##### Provided data
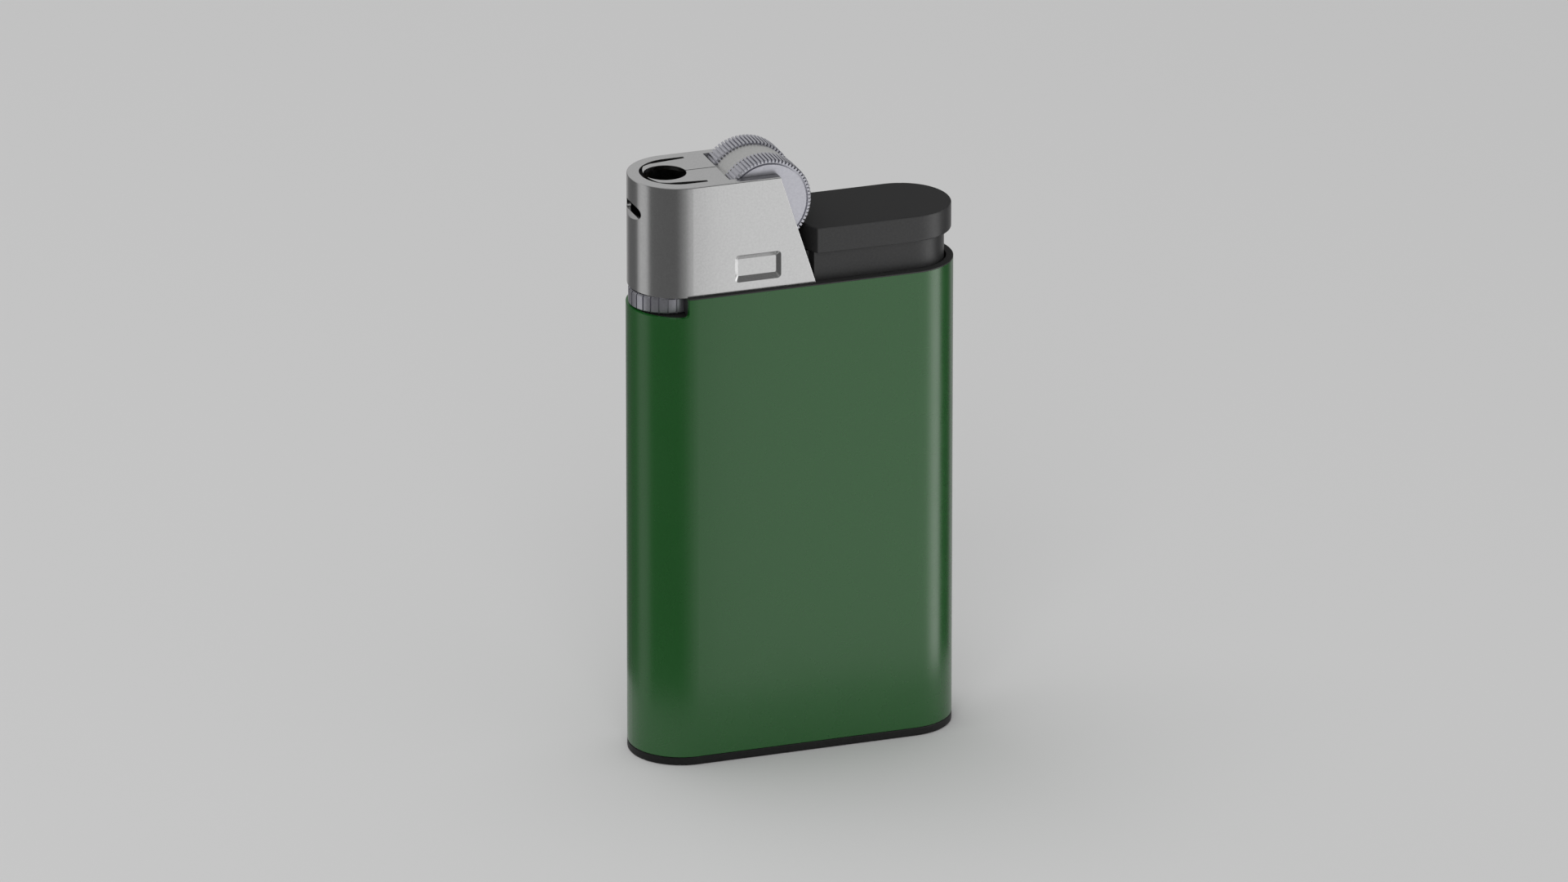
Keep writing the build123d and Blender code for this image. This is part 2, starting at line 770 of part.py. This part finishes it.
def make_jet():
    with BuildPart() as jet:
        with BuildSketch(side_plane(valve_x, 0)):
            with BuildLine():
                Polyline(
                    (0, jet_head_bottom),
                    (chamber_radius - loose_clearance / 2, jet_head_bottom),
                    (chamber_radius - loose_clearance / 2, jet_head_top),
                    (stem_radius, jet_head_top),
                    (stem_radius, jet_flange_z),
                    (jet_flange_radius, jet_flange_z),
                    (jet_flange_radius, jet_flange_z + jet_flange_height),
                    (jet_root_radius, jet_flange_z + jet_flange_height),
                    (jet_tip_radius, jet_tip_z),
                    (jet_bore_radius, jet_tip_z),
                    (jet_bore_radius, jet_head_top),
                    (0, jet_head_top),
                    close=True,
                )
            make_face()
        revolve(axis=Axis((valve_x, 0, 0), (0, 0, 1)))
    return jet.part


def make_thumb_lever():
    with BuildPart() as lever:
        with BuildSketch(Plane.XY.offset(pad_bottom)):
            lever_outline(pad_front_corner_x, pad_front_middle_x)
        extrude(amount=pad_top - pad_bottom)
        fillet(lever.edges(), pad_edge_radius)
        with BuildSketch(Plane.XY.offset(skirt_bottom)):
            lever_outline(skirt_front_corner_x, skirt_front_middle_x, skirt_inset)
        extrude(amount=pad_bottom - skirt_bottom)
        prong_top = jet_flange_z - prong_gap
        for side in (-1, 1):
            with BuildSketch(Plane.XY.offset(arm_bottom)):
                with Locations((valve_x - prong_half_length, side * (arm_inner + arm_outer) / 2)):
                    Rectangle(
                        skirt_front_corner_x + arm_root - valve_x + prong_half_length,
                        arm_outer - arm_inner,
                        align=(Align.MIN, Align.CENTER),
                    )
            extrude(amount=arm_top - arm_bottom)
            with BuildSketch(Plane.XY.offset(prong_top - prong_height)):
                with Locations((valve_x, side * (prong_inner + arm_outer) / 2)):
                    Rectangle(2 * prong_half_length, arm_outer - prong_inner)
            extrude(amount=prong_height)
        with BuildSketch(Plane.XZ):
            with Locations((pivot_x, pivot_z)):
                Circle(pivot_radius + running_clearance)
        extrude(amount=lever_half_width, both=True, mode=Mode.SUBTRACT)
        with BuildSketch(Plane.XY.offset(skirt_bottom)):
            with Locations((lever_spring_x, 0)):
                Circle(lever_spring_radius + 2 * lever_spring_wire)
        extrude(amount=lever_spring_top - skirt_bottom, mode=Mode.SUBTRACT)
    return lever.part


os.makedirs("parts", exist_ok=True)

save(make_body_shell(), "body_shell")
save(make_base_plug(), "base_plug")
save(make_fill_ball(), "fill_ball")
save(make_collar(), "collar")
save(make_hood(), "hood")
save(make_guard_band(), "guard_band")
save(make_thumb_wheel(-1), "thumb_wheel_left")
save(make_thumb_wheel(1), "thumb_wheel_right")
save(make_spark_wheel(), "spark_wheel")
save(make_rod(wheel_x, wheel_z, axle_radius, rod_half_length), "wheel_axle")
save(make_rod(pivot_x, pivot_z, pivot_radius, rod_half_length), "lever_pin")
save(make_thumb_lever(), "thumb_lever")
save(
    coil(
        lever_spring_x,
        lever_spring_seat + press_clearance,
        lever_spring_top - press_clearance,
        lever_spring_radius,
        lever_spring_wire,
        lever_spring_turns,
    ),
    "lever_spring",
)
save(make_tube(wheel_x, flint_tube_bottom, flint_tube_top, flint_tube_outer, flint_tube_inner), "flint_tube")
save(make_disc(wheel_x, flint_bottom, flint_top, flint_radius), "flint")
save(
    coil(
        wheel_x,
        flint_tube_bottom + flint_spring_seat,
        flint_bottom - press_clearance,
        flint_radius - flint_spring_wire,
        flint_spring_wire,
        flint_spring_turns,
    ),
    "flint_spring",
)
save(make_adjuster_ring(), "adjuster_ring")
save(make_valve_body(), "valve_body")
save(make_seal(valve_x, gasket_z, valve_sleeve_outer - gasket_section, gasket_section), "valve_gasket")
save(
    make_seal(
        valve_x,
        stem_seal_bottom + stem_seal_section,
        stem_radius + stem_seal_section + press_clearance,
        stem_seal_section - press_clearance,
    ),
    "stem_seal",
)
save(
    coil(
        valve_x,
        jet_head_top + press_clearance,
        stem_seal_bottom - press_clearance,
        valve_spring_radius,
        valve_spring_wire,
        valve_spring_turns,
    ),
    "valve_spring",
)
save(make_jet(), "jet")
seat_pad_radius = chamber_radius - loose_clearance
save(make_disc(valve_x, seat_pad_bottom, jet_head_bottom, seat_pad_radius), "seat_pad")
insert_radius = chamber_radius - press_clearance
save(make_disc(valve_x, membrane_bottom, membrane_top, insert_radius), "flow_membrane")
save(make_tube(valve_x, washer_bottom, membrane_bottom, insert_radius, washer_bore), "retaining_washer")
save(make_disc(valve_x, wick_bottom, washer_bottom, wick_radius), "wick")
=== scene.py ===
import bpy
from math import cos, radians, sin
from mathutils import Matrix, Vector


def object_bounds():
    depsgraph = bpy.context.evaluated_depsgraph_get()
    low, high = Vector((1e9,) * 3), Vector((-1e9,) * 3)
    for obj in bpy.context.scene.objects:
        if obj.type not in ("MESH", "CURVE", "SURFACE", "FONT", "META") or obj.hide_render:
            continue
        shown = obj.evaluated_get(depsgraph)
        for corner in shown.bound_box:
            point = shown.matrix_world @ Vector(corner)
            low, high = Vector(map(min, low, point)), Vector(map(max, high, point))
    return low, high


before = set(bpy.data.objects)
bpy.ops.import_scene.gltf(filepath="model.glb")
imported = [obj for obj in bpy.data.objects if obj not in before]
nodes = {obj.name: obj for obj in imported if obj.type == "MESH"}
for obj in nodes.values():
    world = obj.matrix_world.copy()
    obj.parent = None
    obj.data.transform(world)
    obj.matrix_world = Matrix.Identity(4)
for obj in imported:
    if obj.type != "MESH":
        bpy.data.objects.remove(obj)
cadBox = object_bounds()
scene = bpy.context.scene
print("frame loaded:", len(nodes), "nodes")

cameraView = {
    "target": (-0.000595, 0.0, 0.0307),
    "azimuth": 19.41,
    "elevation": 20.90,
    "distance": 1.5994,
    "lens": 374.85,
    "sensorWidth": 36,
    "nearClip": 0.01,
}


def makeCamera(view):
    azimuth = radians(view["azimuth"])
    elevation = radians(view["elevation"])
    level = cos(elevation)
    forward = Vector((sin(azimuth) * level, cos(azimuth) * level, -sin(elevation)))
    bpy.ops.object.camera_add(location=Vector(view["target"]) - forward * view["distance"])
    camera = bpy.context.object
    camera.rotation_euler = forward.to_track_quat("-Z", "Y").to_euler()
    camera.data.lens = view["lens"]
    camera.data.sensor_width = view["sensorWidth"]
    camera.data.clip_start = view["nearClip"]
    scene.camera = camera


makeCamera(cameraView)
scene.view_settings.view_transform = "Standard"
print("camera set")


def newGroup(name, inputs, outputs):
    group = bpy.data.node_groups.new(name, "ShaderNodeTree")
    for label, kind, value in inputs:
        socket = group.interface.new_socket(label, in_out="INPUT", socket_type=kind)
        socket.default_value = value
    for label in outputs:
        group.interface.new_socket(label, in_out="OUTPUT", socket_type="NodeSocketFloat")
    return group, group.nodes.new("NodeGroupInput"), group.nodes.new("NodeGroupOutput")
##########
##### Provided data
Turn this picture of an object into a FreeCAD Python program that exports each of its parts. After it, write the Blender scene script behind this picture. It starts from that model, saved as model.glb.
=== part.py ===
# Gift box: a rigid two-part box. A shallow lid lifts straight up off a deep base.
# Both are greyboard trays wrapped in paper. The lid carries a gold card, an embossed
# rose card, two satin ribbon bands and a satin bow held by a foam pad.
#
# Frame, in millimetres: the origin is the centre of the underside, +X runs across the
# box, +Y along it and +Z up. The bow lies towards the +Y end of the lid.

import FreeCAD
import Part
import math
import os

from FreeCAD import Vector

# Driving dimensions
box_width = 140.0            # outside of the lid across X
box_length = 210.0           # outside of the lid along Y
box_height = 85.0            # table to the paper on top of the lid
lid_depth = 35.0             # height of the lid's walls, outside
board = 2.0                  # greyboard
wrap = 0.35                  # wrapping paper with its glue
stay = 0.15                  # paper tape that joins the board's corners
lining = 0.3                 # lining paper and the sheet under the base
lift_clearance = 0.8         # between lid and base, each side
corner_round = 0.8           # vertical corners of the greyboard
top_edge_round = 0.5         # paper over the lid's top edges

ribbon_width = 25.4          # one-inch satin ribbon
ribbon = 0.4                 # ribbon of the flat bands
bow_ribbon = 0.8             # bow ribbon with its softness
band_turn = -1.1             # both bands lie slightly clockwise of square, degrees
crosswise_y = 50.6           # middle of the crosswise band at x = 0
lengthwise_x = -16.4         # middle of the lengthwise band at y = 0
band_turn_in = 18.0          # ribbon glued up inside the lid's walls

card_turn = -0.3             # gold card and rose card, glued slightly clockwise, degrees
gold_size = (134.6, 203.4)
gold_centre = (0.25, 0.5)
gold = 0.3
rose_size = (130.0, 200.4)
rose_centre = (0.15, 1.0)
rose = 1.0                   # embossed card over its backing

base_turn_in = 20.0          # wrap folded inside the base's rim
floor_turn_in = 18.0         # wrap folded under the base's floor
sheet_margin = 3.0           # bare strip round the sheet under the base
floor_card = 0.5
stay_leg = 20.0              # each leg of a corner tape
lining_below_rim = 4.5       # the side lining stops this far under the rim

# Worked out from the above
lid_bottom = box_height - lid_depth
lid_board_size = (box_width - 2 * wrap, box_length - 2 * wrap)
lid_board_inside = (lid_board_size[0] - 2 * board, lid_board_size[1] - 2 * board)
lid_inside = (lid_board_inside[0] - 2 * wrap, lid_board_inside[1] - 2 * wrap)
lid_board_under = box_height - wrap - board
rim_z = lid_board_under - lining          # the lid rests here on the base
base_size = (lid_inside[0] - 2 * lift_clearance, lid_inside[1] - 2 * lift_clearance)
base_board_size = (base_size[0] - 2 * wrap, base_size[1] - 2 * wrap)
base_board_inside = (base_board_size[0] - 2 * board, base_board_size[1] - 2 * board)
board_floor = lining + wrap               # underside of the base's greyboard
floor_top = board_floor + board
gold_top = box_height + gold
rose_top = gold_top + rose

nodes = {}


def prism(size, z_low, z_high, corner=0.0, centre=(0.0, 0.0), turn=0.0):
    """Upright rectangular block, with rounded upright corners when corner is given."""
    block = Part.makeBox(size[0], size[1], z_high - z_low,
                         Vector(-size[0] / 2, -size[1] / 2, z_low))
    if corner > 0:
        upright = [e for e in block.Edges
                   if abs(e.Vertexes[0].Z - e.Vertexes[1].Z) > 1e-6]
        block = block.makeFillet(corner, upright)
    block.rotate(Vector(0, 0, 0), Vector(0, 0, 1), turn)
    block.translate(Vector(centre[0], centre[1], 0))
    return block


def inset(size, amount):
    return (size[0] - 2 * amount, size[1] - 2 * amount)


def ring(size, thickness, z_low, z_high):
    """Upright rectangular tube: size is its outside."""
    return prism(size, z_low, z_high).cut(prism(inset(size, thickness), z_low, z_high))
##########
• Short task:
Make an exact transcription of the lines from the line with "insert_radius = chamber_radius" through the line with "shown = obj.evaluated_get(depsgraph)", inclusive, omitting all others.

• Exercise response:
insert_radius = chamber_radius - press_clearance
save(make_disc(valve_x, membrane_bottom, membrane_top, insert_radius), "flow_membrane")
save(make_tube(valve_x, washer_bottom, membrane_bottom, insert_radius, washer_bore), "retaining_washer")
save(make_disc(valve_x, wick_bottom, washer_bottom, wick_radius), "wick")
=== scene.py ===
import bpy
from math import cos, radians, sin
from mathutils import Matrix, Vector


def object_bounds():
    depsgraph = bpy.context.evaluated_depsgraph_get()
    low, high = Vector((1e9,) * 3), Vector((-1e9,) * 3)
    for obj in bpy.context.scene.objects:
        if obj.type not in ("MESH", "CURVE", "SURFACE", "FONT", "META") or obj.hide_render:
            continue
        shown = obj.evaluated_get(depsgraph)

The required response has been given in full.